Given task :: Every line that holds "scene" should be shown.

>>>>

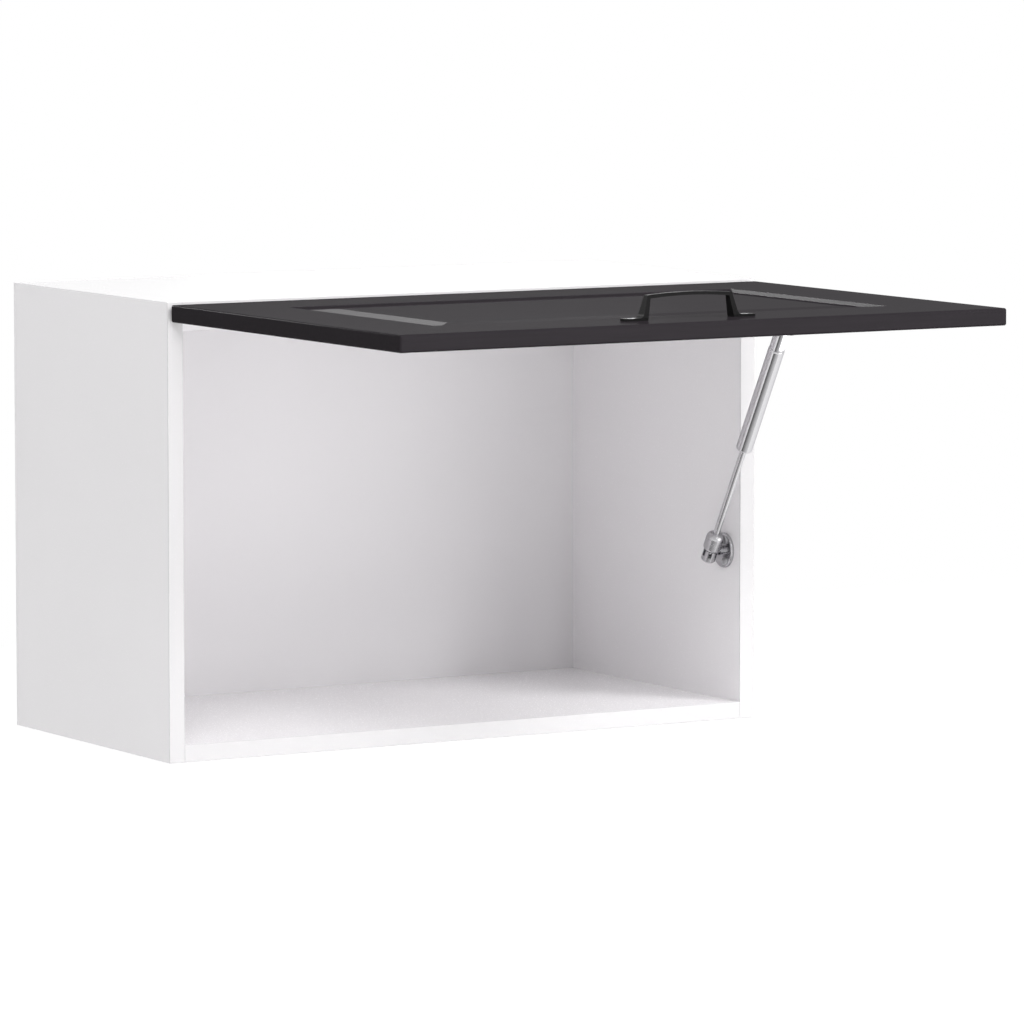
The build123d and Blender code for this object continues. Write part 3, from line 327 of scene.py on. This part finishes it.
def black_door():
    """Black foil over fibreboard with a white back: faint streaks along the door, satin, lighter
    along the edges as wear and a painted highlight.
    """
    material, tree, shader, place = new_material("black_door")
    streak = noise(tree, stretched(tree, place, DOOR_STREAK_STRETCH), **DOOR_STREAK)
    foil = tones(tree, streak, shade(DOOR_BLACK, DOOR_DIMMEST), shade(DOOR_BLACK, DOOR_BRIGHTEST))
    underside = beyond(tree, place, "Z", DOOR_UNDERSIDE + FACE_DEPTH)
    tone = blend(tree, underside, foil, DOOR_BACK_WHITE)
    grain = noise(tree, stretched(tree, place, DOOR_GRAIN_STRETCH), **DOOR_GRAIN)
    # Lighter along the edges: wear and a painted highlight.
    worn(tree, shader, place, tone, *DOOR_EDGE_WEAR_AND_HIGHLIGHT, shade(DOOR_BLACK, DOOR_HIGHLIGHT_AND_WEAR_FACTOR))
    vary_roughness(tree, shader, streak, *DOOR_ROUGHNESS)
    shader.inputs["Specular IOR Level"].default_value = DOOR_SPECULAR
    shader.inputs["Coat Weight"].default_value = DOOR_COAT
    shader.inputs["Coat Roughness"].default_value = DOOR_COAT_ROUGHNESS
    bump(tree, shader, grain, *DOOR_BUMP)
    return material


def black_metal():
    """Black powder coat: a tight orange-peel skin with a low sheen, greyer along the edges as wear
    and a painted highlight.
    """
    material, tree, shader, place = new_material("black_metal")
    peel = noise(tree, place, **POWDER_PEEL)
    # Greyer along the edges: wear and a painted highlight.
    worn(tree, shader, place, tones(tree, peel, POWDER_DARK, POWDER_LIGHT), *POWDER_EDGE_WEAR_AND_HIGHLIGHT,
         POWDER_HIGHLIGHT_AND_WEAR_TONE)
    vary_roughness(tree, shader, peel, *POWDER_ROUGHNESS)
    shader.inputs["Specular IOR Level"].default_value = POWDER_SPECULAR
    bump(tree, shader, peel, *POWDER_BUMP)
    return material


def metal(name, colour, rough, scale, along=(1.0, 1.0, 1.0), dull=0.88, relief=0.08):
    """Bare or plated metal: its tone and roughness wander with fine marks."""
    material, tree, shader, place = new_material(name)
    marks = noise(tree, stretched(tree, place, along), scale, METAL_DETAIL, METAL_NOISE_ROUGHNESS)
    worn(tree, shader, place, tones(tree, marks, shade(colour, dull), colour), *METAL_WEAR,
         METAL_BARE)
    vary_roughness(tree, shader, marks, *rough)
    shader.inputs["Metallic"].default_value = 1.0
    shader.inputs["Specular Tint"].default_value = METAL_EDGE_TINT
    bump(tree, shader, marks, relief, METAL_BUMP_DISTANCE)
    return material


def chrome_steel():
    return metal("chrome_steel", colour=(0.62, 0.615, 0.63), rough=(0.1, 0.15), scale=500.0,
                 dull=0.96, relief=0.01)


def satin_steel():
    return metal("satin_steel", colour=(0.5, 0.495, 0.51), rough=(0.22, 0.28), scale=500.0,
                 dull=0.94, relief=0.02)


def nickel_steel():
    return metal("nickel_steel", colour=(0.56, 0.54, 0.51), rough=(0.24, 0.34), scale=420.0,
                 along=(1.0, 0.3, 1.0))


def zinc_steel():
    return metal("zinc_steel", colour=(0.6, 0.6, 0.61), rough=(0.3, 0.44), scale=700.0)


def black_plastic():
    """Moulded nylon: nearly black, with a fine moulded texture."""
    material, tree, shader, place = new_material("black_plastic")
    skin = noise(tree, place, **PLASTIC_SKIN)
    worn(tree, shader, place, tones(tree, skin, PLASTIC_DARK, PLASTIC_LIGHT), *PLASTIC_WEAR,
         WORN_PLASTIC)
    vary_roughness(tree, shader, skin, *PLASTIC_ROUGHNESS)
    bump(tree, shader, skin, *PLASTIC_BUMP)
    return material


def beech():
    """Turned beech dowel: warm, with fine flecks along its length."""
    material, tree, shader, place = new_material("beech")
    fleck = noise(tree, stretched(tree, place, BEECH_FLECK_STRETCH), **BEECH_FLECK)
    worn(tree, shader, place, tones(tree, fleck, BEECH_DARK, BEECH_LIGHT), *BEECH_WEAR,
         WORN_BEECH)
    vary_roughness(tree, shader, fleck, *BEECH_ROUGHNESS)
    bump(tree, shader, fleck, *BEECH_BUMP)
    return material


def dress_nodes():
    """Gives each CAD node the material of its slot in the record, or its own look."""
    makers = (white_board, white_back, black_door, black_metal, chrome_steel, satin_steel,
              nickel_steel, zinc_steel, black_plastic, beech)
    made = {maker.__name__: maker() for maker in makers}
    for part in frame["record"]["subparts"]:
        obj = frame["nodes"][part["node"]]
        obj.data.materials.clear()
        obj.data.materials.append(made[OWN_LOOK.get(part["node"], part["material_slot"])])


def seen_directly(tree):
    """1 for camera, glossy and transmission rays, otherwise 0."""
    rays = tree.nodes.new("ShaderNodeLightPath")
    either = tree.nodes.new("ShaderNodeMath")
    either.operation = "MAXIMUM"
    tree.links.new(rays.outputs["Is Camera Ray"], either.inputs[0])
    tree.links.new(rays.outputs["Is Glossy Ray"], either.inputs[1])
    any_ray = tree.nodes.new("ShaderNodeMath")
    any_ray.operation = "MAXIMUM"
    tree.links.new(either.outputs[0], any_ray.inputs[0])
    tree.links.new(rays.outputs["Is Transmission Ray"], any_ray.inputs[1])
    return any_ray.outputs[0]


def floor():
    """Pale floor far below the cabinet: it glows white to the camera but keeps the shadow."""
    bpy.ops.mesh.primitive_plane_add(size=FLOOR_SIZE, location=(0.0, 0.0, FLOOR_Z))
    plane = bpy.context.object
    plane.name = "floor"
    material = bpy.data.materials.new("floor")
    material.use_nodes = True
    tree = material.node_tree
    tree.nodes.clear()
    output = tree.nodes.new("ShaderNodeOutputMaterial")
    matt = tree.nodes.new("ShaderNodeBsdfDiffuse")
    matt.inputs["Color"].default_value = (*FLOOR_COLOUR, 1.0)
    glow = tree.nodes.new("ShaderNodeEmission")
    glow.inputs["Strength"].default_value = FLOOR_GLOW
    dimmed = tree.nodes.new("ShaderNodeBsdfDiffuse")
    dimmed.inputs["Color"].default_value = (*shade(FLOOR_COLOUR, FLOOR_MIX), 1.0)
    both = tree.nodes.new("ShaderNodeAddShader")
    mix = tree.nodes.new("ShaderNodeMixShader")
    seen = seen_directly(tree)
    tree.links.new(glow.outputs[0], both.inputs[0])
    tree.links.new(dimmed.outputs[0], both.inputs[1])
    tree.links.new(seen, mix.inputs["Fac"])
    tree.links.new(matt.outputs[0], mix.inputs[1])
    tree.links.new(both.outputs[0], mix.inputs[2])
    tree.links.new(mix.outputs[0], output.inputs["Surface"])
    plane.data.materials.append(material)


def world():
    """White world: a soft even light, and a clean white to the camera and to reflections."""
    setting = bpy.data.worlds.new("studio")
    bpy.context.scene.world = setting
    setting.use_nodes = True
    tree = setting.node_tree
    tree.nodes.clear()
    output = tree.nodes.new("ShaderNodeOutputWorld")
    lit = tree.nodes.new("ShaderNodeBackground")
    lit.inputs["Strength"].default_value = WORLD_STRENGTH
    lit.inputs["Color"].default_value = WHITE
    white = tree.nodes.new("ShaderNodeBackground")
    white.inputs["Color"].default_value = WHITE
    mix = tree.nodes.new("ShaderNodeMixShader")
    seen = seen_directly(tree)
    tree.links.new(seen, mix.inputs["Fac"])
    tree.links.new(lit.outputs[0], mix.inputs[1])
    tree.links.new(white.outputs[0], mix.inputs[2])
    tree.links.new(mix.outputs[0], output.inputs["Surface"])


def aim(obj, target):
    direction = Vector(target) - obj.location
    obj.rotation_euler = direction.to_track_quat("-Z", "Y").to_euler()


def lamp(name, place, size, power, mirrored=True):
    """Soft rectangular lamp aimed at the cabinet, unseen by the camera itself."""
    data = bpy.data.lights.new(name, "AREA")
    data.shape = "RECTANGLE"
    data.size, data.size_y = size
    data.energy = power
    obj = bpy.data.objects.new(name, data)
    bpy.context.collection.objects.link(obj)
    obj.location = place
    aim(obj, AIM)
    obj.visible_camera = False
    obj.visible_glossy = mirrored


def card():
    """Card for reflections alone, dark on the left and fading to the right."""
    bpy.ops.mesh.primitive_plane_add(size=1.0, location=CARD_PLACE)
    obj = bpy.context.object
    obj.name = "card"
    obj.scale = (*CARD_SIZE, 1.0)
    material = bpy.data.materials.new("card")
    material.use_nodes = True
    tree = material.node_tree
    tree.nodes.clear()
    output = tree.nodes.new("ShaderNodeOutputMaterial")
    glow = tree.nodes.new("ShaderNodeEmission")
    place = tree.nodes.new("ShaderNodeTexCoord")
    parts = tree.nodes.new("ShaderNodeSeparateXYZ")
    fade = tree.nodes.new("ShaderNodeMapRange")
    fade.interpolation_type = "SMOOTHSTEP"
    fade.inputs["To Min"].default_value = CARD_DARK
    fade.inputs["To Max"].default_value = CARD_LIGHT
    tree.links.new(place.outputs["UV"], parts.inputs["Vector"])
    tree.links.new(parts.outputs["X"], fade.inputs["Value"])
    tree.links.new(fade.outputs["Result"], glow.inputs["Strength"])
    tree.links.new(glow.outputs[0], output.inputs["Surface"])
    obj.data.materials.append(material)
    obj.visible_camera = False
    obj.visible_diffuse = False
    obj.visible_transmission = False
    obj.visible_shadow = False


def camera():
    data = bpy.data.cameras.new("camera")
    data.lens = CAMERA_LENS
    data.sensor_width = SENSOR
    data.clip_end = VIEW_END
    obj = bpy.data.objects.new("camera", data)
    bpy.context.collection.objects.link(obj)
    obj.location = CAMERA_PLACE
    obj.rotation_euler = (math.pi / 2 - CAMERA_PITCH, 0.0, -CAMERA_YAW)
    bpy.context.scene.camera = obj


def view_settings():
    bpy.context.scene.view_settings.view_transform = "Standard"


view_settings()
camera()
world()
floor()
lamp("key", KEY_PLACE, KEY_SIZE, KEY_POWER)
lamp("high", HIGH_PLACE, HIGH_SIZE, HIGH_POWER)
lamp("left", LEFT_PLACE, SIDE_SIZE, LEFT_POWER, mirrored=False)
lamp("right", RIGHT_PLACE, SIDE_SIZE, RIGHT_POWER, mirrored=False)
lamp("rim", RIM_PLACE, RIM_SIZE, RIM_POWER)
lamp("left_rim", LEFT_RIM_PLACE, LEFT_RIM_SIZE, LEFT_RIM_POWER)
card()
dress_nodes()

<<<<

Solution for this problem ::
The build123d and Blender code for this object continues. Write part 3, from line 327 of scene.py on. This part finishes it.
    bpy.context.scene.world = setting
    bpy.context.scene.camera = obj
    bpy.context.scene.view_settings.view_transform = "Standard"